(WHAT IS NEEDED): Report how many lines contain the word "materials"; answer with the number only.

(RAW DATA):
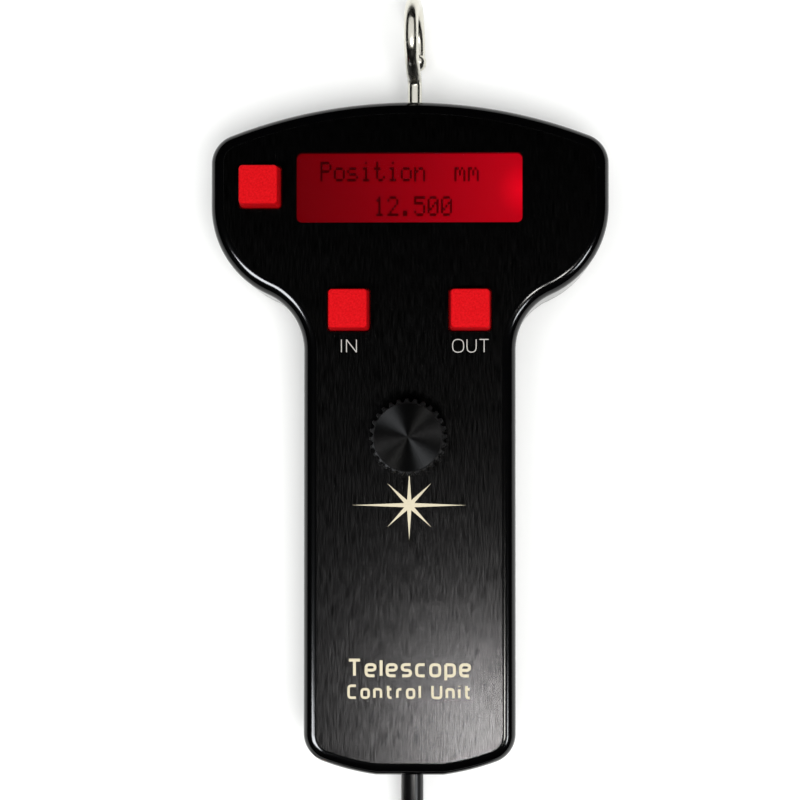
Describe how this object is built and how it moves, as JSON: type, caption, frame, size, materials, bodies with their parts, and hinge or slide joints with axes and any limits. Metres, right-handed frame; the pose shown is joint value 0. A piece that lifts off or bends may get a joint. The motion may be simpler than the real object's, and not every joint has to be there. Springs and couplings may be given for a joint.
{
  "type": "hand controller",
  "caption": "Hand controller with a T-shaped metal case, lit display, push keys, a turning knob, a hanging hook and a coiled cord.",
  "frame": {"origin": "on the flat back face, under the axis of the knob", "axes": "+X to the right of the face, +Y up the face to the hanging hook, +Z out of the face"},
  "size_m": [0.0886, 0.2933, 0.03],
  "materials": {
    "case_anodised": "black anodised, brushed face and satin rim",
    "knob_anodised": "black anodised, turned",
    "key_red": "fine textured moulding",
    "window": "clear pane over a red display",
    "lcd": "red backlit character display",
    "backlight": "diffuser block",
    "board": "solder mask",
    "dark_plastic": "moulded",
    "pale_plastic": "moulded",
    "brass": "machined",
    "steel": "plated",
    "black_screws": "black oxide",
    "hook_plated": "bright nickel plated wire",
    "cord_jacket": "smooth PVC jacket",
    "rubber": "moulded rubber",
    "tie": "hook-and-loop strap",
    "plug_clear": "clear polycarbonate"
  },
  "bodies": {
    "case": {"back_cover": "case_anodised", "back_screw_1": "black_screws", "back_screw_2": "black_screws", "back_screw_3": "black_screws", "back_screw_4": "black_screws", "back_screw_5": "black_screws", "back_screw_6": "black_screws", "board_screw_1": "steel", "board_screw_2": "steel", "board_screw_3": "steel", "board_screw_4": "steel", "cable_clamp": "dark_plastic", "cable_grommet": "rubber", "cable_header": "pale_plastic", "cable_housing": "pale_plastic", "clamp_screw_1": "steel", "clamp_screw_2": "steel", "controller_chip": "dark_plastic", "cord_coil": "cord_jacket", "cord_lead": "cord_jacket", "cord_tail": "cord_jacket", "cord_tie": "tie", "display_window": "window", "encoder_body": "dark_plastic", "encoder_bush": "brass", "encoder_nut": "steel", "encoder_washer": "steel", "front_shell": "case_anodised", "hook": "hook_plated", "hook_nut": "hook_plated", "in_switch": "dark_plastic", "inner_cable": "cord_jacket", "lcd_backlight": "backlight", "lcd_glass": "lcd", "lcd_pin_strip": "dark_plastic", "main_board": "board", "menu_switch": "dark_plastic", "out_switch": "dark_plastic", "plug_body": "plug_clear", "plug_boot": "cord_jacket", "voltage_regulator": "dark_plastic"},
    "rotor": {"encoder_rotor": "pale_plastic"},
    "knob": {"knob": "knob_anodised", "knob_set_screw": "steel", "encoder_shaft": "steel"},
    "menu_key": {"menu_button": "key_red", "menu_plunger": "pale_plastic"},
    "in_key": {"in_button": "key_red", "in_plunger": "pale_plastic"},
    "out_key": {"out_button": "key_red", "out_plunger": "pale_plastic"}
  },
  "joints": [
    {"name": "knob_spin", "type": "hinge", "parent": "case", "child": "rotor", "pos_m": [0, 0, 0.0144], "axis": [0, 0, 1], "continuous": true},
    {"name": "knob_press", "type": "slide", "parent": "rotor", "child": "knob", "axis": [0, 0, 1], "range_m": [-0.0005, 0], "stiffness_N_per_m": 3000, "springref_m": 0.001},
    {"name": "menu_key_press", "type": "slide", "parent": "case", "child": "menu_key", "axis": [0, 0, 1], "range_m": [-0.0003, 0], "stiffness_N_per_m": 1500, "springref_m": 0.0007},
    {"name": "in_key_press", "type": "slide", "parent": "case", "child": "in_key", "axis": [0, 0, 1], "range_m": [-0.0003, 0], "stiffness_N_per_m": 1500, "springref_m": 0.0007},
    {"name": "out_key_press", "type": "slide", "parent": "case", "child": "out_key", "axis": [0, 0, 1], "range_m": [-0.0003, 0], "stiffness_N_per_m": 1500, "springref_m": 0.0007}
  ]
}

(TASK RESPONSE): 2